=== DATA SUPPLIED ===

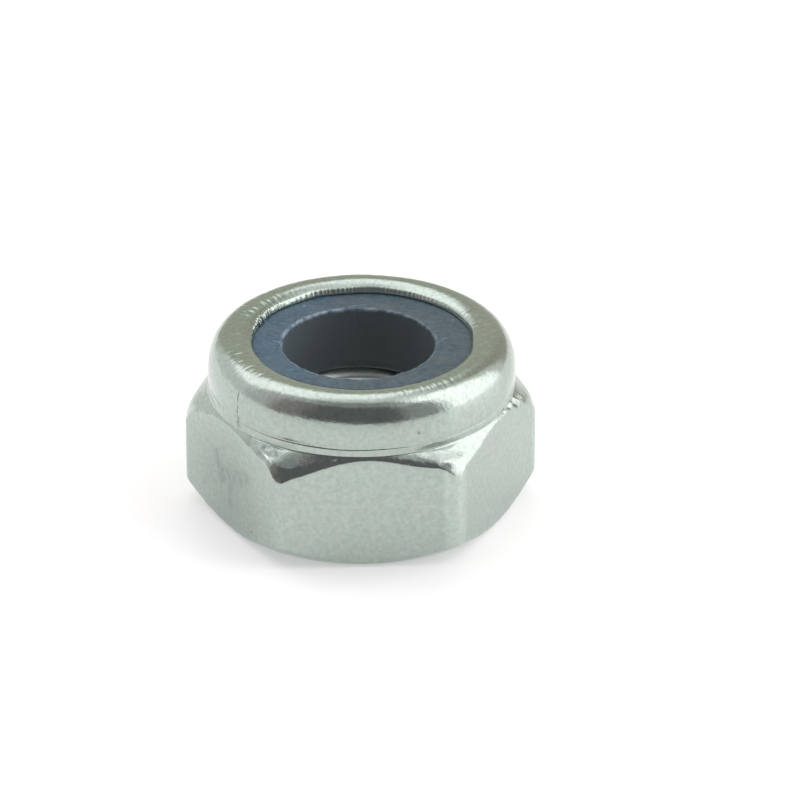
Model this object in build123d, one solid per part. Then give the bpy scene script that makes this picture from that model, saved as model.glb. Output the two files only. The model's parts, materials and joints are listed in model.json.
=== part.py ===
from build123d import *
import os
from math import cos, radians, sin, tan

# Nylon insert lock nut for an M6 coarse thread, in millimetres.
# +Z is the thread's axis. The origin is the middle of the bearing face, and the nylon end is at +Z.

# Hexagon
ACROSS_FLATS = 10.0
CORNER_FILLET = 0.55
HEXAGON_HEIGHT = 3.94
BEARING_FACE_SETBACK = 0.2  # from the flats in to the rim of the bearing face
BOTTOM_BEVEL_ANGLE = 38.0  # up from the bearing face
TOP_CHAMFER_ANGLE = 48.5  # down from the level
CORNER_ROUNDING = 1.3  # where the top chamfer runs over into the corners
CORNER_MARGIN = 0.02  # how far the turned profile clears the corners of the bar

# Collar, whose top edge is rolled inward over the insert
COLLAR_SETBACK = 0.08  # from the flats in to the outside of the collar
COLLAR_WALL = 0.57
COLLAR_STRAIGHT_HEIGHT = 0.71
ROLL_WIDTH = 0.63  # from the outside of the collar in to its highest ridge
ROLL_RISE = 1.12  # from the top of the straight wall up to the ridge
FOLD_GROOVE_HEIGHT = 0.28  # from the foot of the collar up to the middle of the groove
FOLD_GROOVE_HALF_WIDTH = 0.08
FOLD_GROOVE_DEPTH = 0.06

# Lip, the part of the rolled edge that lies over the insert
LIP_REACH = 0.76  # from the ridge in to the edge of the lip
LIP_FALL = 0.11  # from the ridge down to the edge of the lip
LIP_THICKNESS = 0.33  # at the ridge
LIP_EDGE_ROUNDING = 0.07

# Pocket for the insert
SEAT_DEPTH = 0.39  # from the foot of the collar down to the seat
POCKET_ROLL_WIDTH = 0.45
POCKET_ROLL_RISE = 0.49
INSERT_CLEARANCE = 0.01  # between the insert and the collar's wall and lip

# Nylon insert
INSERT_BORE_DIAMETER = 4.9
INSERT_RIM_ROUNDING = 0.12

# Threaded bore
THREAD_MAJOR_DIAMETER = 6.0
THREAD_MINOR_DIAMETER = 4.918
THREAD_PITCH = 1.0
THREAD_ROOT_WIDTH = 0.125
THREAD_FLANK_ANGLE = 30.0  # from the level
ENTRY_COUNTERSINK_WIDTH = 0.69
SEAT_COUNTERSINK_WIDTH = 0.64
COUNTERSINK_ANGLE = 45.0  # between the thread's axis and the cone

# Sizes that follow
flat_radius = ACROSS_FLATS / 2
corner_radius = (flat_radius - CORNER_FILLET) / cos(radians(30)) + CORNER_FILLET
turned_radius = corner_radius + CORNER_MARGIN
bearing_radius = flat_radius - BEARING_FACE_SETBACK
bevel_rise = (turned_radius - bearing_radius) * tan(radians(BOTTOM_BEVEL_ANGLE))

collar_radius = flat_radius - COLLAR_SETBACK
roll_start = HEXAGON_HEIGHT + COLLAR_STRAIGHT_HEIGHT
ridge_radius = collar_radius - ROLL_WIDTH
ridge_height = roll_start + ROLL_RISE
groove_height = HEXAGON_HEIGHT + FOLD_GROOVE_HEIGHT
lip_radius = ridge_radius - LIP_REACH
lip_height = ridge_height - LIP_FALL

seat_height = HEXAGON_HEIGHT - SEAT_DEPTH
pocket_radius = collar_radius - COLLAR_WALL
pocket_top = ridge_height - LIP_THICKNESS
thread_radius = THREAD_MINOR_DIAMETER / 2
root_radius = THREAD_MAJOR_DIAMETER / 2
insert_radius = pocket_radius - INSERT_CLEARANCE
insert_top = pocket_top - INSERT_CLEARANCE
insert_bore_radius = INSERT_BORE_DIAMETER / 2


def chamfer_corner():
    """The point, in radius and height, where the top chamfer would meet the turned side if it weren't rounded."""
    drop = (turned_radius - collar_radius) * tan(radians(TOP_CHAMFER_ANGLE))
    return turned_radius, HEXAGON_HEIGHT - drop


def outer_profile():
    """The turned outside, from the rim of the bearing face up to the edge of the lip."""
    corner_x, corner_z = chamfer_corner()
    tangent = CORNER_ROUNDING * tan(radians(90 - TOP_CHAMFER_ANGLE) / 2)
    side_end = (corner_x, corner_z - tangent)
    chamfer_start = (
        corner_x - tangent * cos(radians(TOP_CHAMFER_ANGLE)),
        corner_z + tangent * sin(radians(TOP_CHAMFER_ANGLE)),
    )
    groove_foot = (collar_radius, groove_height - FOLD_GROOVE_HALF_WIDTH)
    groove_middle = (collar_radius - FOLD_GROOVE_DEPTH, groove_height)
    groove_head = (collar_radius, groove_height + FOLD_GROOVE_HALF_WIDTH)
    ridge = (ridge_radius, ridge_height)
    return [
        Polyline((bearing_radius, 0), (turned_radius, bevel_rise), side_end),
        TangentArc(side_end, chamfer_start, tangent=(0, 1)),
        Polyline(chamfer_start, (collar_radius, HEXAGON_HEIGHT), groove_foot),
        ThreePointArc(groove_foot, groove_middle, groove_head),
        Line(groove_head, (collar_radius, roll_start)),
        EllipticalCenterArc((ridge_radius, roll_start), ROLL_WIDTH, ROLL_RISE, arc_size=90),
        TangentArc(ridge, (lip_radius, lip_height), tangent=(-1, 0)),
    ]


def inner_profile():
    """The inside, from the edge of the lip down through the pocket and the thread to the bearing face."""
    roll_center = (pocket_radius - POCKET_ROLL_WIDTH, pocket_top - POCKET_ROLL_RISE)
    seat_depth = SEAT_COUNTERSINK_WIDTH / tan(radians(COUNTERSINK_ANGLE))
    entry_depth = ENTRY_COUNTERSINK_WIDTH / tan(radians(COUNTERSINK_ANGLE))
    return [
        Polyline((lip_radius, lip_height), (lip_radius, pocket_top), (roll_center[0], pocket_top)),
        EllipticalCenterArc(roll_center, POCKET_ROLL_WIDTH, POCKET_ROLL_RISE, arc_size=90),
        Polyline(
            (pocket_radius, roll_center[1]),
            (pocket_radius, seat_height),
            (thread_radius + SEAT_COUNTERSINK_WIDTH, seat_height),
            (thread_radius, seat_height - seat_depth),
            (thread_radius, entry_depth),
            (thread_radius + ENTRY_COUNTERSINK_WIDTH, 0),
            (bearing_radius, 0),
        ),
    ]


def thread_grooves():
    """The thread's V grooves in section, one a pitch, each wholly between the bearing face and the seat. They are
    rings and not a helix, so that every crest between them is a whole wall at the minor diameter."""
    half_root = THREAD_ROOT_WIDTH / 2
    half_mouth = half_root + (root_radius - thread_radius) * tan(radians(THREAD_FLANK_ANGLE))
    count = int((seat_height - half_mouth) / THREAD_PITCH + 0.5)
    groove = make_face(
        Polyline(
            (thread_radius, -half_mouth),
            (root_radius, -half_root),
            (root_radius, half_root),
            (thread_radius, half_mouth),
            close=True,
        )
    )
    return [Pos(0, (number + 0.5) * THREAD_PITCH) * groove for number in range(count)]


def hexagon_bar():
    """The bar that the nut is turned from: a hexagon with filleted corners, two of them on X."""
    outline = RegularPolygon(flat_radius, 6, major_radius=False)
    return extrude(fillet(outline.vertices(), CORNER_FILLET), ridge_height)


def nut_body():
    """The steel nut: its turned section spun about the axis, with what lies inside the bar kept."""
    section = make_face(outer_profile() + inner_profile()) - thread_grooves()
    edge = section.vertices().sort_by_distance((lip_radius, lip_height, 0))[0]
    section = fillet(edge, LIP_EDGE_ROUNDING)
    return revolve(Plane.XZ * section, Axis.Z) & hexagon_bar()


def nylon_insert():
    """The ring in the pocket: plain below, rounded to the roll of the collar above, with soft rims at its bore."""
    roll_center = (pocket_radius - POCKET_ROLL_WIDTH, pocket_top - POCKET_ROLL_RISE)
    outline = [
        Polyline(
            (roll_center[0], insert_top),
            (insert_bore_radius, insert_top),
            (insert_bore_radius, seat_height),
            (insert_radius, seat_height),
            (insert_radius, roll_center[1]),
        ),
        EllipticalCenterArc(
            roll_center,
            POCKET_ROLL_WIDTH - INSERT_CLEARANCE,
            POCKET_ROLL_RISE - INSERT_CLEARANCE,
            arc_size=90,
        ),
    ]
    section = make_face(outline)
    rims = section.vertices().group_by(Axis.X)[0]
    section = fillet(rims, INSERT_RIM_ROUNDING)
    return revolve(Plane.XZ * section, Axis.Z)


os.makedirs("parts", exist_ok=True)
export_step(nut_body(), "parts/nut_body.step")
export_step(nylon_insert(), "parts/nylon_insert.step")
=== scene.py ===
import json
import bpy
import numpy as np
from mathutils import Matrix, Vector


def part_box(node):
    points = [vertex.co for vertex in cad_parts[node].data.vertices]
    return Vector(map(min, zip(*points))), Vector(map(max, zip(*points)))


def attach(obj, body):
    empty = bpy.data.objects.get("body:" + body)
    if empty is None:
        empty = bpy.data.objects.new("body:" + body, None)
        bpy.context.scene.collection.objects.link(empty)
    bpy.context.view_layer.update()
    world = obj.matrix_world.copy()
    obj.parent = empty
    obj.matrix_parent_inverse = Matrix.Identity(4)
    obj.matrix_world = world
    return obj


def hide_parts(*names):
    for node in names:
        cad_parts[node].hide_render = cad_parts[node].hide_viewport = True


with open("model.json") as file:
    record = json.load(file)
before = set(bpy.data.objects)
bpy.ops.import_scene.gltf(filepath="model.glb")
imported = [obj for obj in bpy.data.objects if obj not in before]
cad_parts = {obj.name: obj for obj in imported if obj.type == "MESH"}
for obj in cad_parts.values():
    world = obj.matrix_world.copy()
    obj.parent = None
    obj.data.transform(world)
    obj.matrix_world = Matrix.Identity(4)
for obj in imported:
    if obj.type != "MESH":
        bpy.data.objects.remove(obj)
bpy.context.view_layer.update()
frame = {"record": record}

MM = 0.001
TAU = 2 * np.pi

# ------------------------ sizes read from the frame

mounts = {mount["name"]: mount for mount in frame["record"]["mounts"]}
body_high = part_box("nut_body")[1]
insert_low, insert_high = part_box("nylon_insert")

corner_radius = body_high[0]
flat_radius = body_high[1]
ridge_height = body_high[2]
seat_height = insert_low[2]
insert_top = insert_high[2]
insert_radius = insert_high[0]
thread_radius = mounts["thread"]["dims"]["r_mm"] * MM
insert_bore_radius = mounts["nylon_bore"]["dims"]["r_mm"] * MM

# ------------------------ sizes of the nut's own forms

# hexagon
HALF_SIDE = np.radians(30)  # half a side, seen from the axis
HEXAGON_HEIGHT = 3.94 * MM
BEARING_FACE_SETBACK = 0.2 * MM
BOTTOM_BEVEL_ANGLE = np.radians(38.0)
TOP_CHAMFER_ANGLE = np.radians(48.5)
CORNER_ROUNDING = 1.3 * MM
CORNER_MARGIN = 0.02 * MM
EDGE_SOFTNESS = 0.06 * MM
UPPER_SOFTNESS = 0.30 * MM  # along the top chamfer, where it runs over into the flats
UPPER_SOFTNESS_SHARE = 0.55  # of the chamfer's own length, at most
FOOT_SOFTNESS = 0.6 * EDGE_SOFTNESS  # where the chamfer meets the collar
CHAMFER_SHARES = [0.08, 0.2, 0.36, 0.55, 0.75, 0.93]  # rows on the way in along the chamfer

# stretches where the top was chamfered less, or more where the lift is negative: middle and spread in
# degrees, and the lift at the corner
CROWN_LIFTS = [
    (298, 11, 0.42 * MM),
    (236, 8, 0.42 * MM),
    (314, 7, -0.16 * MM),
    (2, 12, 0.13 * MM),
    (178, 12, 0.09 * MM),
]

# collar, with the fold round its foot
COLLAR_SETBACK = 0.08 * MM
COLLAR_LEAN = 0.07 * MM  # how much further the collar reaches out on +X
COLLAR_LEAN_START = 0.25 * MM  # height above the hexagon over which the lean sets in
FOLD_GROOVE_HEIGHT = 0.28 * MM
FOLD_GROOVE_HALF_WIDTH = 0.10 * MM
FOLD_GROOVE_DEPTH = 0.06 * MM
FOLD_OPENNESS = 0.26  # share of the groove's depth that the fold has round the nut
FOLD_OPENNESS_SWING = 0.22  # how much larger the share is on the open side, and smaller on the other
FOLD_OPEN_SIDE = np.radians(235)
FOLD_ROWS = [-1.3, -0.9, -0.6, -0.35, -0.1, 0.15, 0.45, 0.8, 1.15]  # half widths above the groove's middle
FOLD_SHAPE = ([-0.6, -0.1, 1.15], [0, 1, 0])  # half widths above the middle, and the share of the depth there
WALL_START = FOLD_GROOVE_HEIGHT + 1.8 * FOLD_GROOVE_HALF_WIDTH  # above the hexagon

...

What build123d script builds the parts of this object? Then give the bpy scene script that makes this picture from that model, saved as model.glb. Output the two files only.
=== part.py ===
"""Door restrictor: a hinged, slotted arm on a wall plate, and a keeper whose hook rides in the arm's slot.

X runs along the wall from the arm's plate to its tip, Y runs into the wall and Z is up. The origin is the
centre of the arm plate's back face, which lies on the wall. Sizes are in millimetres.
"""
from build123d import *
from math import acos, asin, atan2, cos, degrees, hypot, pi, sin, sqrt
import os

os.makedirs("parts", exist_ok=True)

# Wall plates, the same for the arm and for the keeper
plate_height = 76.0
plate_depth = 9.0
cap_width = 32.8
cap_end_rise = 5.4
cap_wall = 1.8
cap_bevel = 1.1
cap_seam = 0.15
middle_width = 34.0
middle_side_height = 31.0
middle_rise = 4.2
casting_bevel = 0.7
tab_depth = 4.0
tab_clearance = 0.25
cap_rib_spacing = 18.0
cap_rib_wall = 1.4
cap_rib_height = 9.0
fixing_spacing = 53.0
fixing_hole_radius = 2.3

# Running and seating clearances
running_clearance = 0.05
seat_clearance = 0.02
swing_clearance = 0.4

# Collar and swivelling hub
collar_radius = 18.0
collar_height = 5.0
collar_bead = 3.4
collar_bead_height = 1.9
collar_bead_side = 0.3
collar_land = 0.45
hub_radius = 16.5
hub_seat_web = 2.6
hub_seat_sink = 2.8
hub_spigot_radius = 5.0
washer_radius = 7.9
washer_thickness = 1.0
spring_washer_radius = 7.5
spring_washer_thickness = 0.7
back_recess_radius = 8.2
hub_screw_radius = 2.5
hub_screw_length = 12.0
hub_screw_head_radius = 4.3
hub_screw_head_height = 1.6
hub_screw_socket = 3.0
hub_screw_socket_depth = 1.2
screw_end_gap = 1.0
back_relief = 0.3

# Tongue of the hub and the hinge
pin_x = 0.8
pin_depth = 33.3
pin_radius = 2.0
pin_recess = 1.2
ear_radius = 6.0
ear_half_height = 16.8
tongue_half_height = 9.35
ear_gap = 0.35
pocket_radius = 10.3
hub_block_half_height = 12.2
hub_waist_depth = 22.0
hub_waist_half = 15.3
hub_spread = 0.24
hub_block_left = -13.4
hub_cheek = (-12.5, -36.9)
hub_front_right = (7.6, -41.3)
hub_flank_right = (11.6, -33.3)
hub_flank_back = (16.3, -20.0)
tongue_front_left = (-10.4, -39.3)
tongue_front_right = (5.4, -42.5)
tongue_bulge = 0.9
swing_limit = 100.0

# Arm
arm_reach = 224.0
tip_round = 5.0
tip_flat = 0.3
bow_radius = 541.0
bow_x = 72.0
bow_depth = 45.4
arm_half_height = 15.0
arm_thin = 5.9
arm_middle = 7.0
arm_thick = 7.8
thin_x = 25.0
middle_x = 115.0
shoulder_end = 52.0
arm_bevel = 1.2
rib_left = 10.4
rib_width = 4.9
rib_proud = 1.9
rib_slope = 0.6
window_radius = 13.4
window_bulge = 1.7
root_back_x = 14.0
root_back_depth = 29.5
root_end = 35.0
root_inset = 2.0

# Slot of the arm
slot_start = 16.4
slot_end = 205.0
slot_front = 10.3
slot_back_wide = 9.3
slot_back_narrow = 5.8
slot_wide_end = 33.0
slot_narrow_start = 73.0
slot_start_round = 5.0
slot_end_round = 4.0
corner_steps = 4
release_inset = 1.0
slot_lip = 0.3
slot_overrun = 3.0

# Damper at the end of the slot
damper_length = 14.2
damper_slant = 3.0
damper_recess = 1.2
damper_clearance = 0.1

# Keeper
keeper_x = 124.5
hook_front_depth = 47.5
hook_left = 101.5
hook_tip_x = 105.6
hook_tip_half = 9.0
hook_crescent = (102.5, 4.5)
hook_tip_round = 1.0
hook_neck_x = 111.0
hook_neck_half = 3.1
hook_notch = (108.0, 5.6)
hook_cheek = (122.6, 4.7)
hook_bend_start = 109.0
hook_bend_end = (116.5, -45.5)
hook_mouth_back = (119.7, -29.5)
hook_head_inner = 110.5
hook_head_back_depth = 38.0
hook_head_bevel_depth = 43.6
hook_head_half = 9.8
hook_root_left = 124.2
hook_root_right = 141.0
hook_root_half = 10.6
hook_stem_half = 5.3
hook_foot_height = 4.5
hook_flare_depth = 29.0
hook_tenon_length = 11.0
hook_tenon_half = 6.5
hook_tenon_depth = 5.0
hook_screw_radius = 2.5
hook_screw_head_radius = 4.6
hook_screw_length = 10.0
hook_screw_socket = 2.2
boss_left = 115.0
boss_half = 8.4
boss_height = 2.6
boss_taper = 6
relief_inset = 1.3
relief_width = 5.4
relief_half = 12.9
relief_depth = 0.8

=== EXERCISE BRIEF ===
With the first line being the one containing "section = fillet(rims, INSERT_RIM_ROUNDING)" and the last line the one containing "obj.parent = empty", transcribe exactly the lines above that fall in that range.

=== THE ANSWER ===
    section = fillet(rims, INSERT_RIM_ROUNDING)
    return revolve(Plane.XZ * section, Axis.Z)


os.makedirs("parts", exist_ok=True)
export_step(nut_body(), "parts/nut_body.step")
export_step(nylon_insert(), "parts/nylon_insert.step")
=== scene.py ===
import json
import bpy
import numpy as np
from mathutils import Matrix, Vector


def part_box(node):
    points = [vertex.co for vertex in cad_parts[node].data.vertices]
    return Vector(map(min, zip(*points))), Vector(map(max, zip(*points)))


def attach(obj, body):
    empty = bpy.data.objects.get("body:" + body)
    if empty is None:
        empty = bpy.data.objects.new("body:" + body, None)
        bpy.context.scene.collection.objects.link(empty)
    bpy.context.view_layer.update()
    world = obj.matrix_world.copy()
    obj.parent = empty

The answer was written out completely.